Stated exercise: Restate, word for word, all of the material shown below.

-- BEGIN --

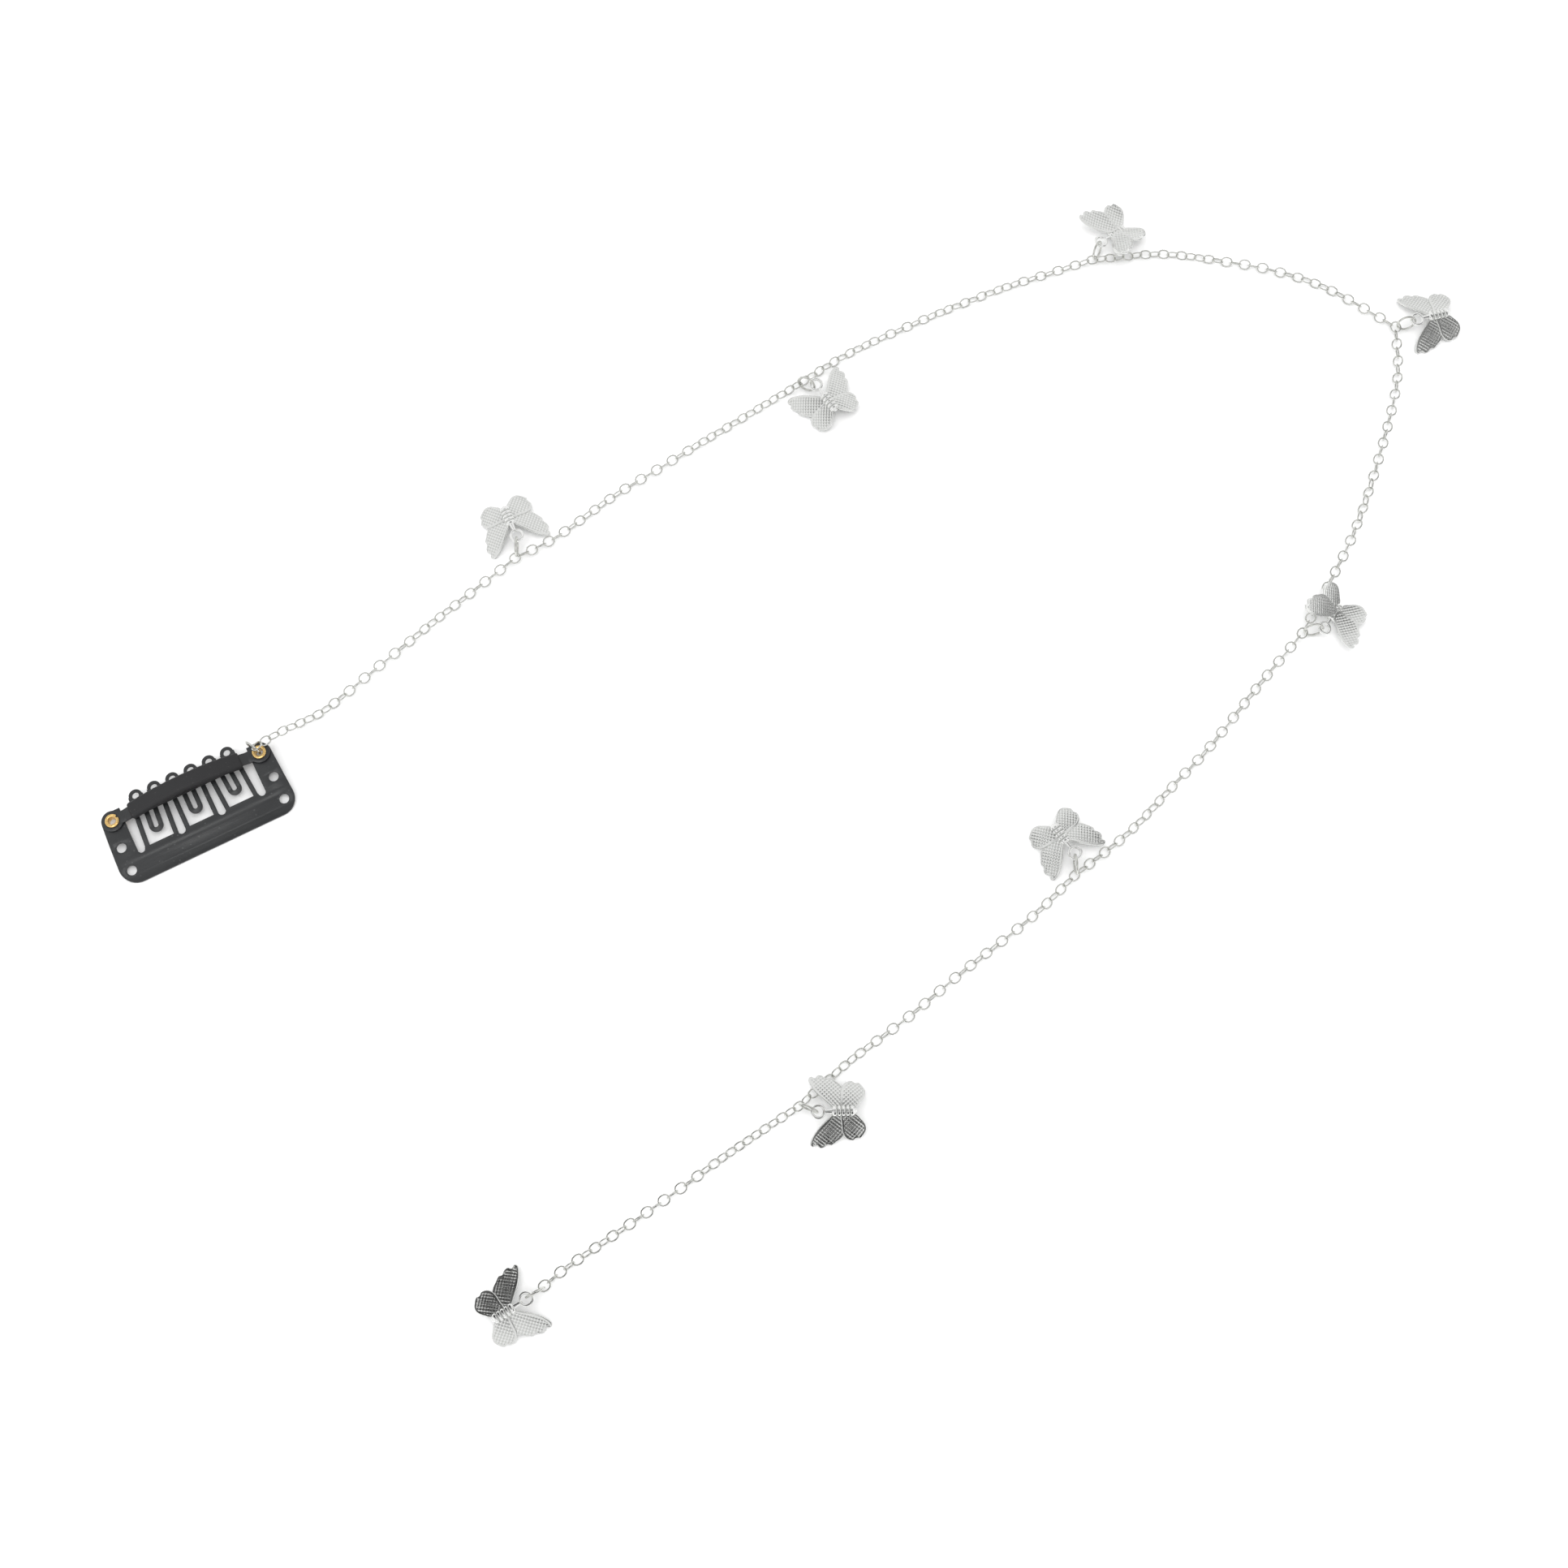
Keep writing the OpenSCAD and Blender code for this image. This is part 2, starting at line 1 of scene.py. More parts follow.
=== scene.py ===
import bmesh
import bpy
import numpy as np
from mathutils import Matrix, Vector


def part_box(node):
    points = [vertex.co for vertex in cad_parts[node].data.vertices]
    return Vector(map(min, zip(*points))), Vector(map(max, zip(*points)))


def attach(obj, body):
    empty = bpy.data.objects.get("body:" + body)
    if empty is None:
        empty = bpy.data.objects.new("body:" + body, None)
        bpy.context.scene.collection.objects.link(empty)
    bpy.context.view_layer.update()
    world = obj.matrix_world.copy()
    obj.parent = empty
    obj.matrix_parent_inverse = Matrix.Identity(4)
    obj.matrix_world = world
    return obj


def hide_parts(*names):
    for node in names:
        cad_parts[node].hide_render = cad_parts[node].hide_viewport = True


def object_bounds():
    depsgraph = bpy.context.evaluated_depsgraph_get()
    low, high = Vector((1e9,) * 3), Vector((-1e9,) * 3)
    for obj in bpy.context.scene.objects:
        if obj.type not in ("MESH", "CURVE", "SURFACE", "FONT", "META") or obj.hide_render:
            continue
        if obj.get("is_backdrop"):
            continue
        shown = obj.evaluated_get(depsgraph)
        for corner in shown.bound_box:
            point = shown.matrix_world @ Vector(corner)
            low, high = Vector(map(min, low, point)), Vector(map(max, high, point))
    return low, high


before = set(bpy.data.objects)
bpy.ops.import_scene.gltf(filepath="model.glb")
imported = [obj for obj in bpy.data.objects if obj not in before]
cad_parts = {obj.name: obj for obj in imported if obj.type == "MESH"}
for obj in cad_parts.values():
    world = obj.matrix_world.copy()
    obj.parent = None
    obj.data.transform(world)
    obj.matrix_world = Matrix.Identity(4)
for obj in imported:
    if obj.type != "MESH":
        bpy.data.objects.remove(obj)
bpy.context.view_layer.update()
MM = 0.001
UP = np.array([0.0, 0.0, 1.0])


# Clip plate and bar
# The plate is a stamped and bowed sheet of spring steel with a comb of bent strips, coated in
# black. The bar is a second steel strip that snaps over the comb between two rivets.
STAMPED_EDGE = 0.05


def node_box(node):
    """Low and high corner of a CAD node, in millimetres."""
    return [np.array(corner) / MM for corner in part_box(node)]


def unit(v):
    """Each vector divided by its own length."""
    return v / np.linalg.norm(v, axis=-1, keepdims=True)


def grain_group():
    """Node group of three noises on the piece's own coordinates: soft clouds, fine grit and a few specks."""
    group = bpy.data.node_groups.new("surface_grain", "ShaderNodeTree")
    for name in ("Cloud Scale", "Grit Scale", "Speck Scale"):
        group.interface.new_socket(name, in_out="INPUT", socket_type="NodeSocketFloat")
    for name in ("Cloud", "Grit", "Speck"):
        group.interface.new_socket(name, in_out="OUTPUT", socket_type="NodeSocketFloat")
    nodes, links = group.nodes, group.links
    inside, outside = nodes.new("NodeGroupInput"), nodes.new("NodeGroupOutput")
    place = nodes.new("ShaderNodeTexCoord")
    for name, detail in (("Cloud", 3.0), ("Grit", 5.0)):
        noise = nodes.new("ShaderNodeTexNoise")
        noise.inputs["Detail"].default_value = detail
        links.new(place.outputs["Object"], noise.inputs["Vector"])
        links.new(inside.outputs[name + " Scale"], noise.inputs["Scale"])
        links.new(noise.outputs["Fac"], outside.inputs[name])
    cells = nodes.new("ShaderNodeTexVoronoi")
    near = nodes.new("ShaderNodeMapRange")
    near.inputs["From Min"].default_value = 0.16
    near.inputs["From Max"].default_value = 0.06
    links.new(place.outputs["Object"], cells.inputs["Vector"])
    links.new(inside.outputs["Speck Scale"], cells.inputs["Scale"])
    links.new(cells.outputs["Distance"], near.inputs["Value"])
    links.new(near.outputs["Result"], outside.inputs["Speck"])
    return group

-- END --

Expected output:
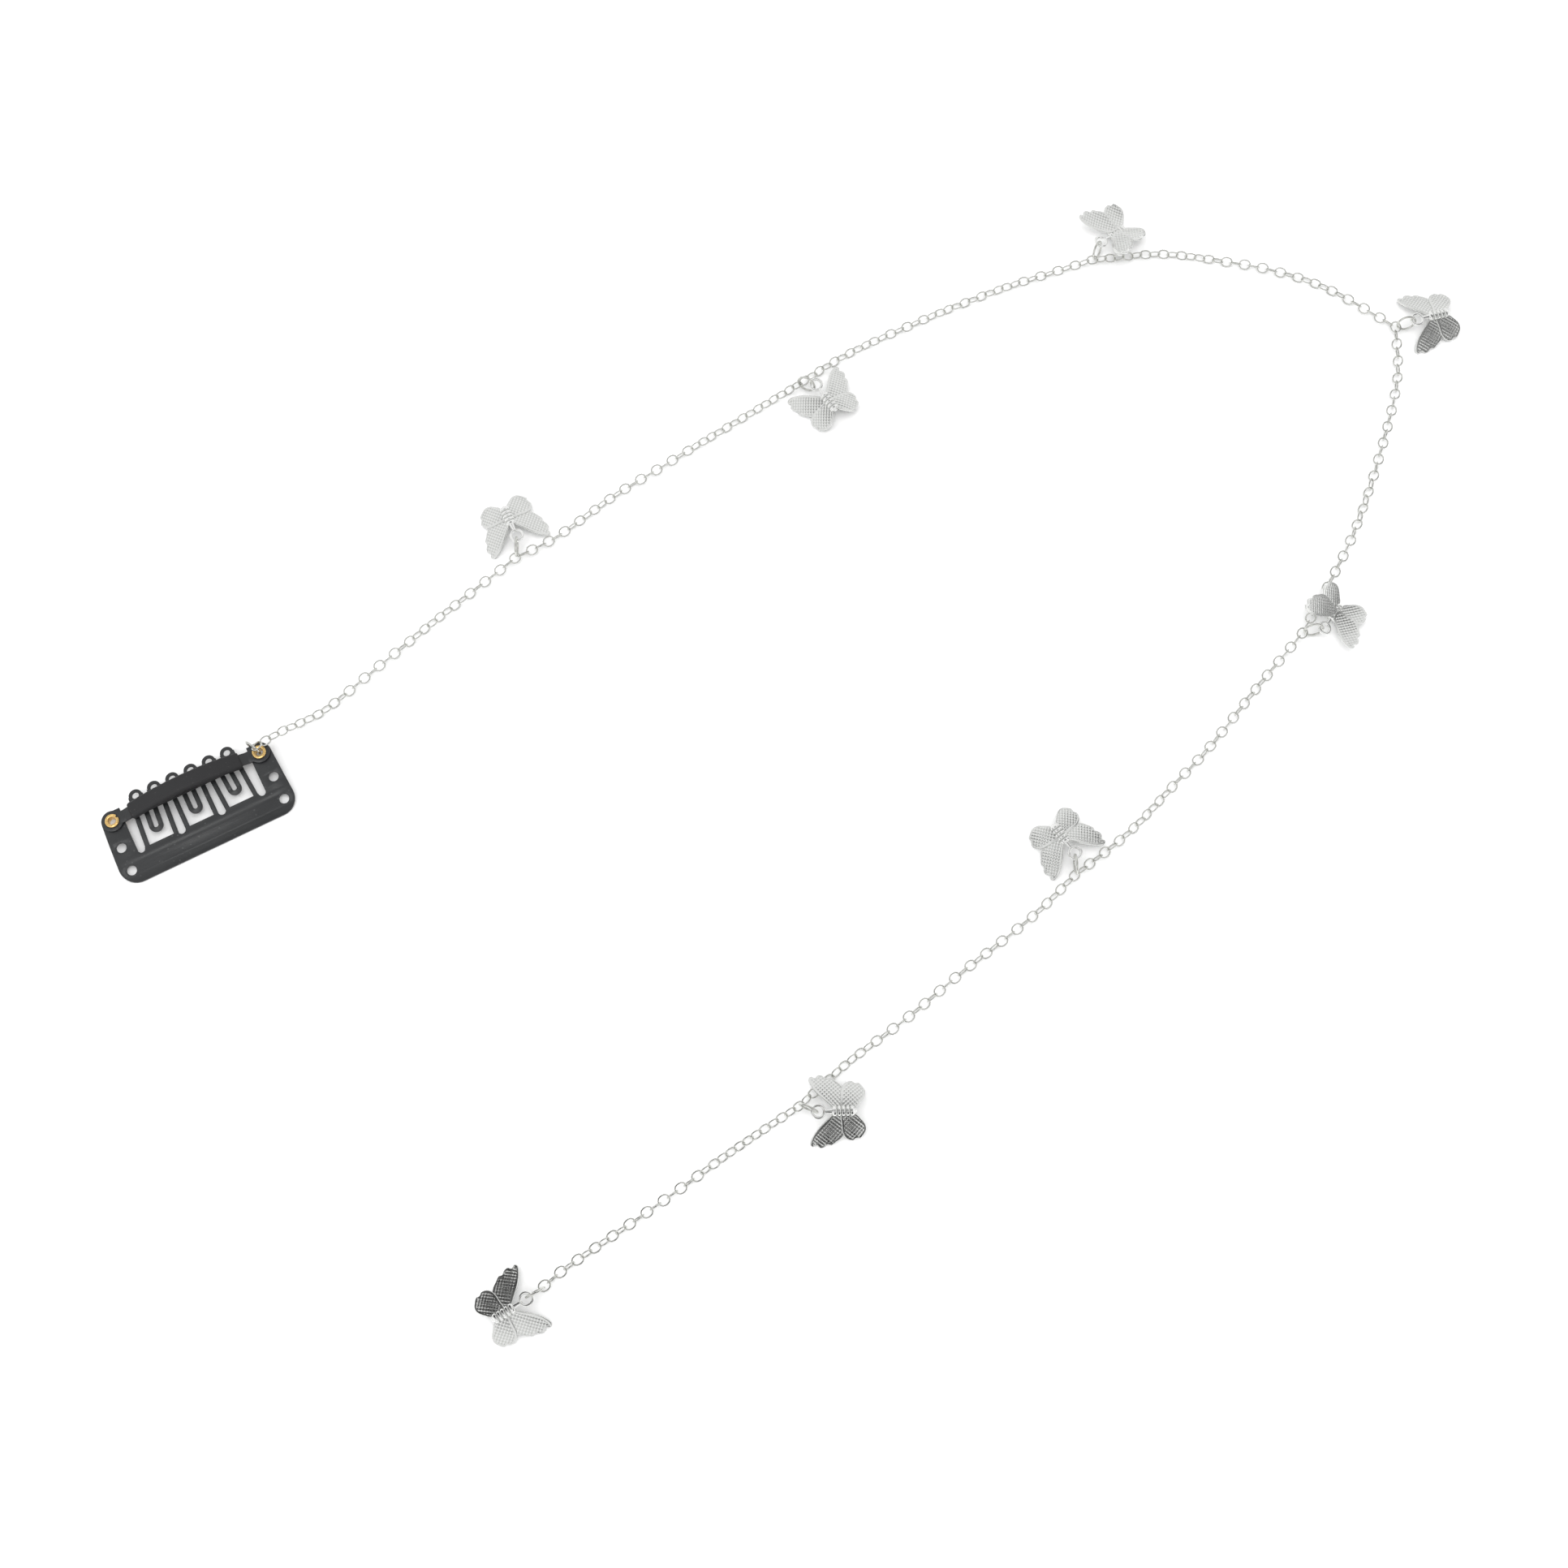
Keep writing the OpenSCAD and Blender code for this image. This is part 2, starting at line 1 of scene.py. More parts follow.
=== scene.py ===
import bmesh
import bpy
import numpy as np
from mathutils import Matrix, Vector


def part_box(node):
    points = [vertex.co for vertex in cad_parts[node].data.vertices]
    return Vector(map(min, zip(*points))), Vector(map(max, zip(*points)))


def attach(obj, body):
    empty = bpy.data.objects.get("body:" + body)
    if empty is None:
        empty = bpy.data.objects.new("body:" + body, None)
        bpy.context.scene.collection.objects.link(empty)
    bpy.context.view_layer.update()
    world = obj.matrix_world.copy()
    obj.parent = empty
    obj.matrix_parent_inverse = Matrix.Identity(4)
    obj.matrix_world = world
    return obj


def hide_parts(*names):
    for node in names:
        cad_parts[node].hide_render = cad_parts[node].hide_viewport = True


def object_bounds():
    depsgraph = bpy.context.evaluated_depsgraph_get()
    low, high = Vector((1e9,) * 3), Vector((-1e9,) * 3)
    for obj in bpy.context.scene.objects:
        if obj.type not in ("MESH", "CURVE", "SURFACE", "FONT", "META") or obj.hide_render:
            continue
        if obj.get("is_backdrop"):
            continue
        shown = obj.evaluated_get(depsgraph)
        for corner in shown.bound_box:
            point = shown.matrix_world @ Vector(corner)
            low, high = Vector(map(min, low, point)), Vector(map(max, high, point))
    return low, high


before = set(bpy.data.objects)
bpy.ops.import_scene.gltf(filepath="model.glb")
imported = [obj for obj in bpy.data.objects if obj not in before]
cad_parts = {obj.name: obj for obj in imported if obj.type == "MESH"}
for obj in cad_parts.values():
    world = obj.matrix_world.copy()
    obj.parent = None
    obj.data.transform(world)
    obj.matrix_world = Matrix.Identity(4)
for obj in imported:
    if obj.type != "MESH":
        bpy.data.objects.remove(obj)
bpy.context.view_layer.update()
MM = 0.001
UP = np.array([0.0, 0.0, 1.0])


# Clip plate and bar
# The plate is a stamped and bowed sheet of spring steel with a comb of bent strips, coated in
# black. The bar is a second steel strip that snaps over the comb between two rivets.
STAMPED_EDGE = 0.05


def node_box(node):
    """Low and high corner of a CAD node, in millimetres."""
    return [np.array(corner) / MM for corner in part_box(node)]


def unit(v):
    """Each vector divided by its own length."""
    return v / np.linalg.norm(v, axis=-1, keepdims=True)


def grain_group():
    """Node group of three noises on the piece's own coordinates: soft clouds, fine grit and a few specks."""
    group = bpy.data.node_groups.new("surface_grain", "ShaderNodeTree")
    for name in ("Cloud Scale", "Grit Scale", "Speck Scale"):
        group.interface.new_socket(name, in_out="INPUT", socket_type="NodeSocketFloat")
    for name in ("Cloud", "Grit", "Speck"):
        group.interface.new_socket(name, in_out="OUTPUT", socket_type="NodeSocketFloat")
    nodes, links = group.nodes, group.links
    inside, outside = nodes.new("NodeGroupInput"), nodes.new("NodeGroupOutput")
    place = nodes.new("ShaderNodeTexCoord")
    for name, detail in (("Cloud", 3.0), ("Grit", 5.0)):
        noise = nodes.new("ShaderNodeTexNoise")
        noise.inputs["Detail"].default_value = detail
        links.new(place.outputs["Object"], noise.inputs["Vector"])
        links.new(inside.outputs[name + " Scale"], noise.inputs["Scale"])
        links.new(noise.outputs["Fac"], outside.inputs[name])
    cells = nodes.new("ShaderNodeTexVoronoi")
    near = nodes.new("ShaderNodeMapRange")
    near.inputs["From Min"].default_value = 0.16
    near.inputs["From Max"].default_value = 0.06
    links.new(place.outputs["Object"], cells.inputs["Vector"])
    links.new(inside.outputs["Speck Scale"], cells.inputs["Scale"])
    links.new(cells.outputs["Distance"], near.inputs["Value"])
    links.new(near.outputs["Result"], outside.inputs["Speck"])
    return group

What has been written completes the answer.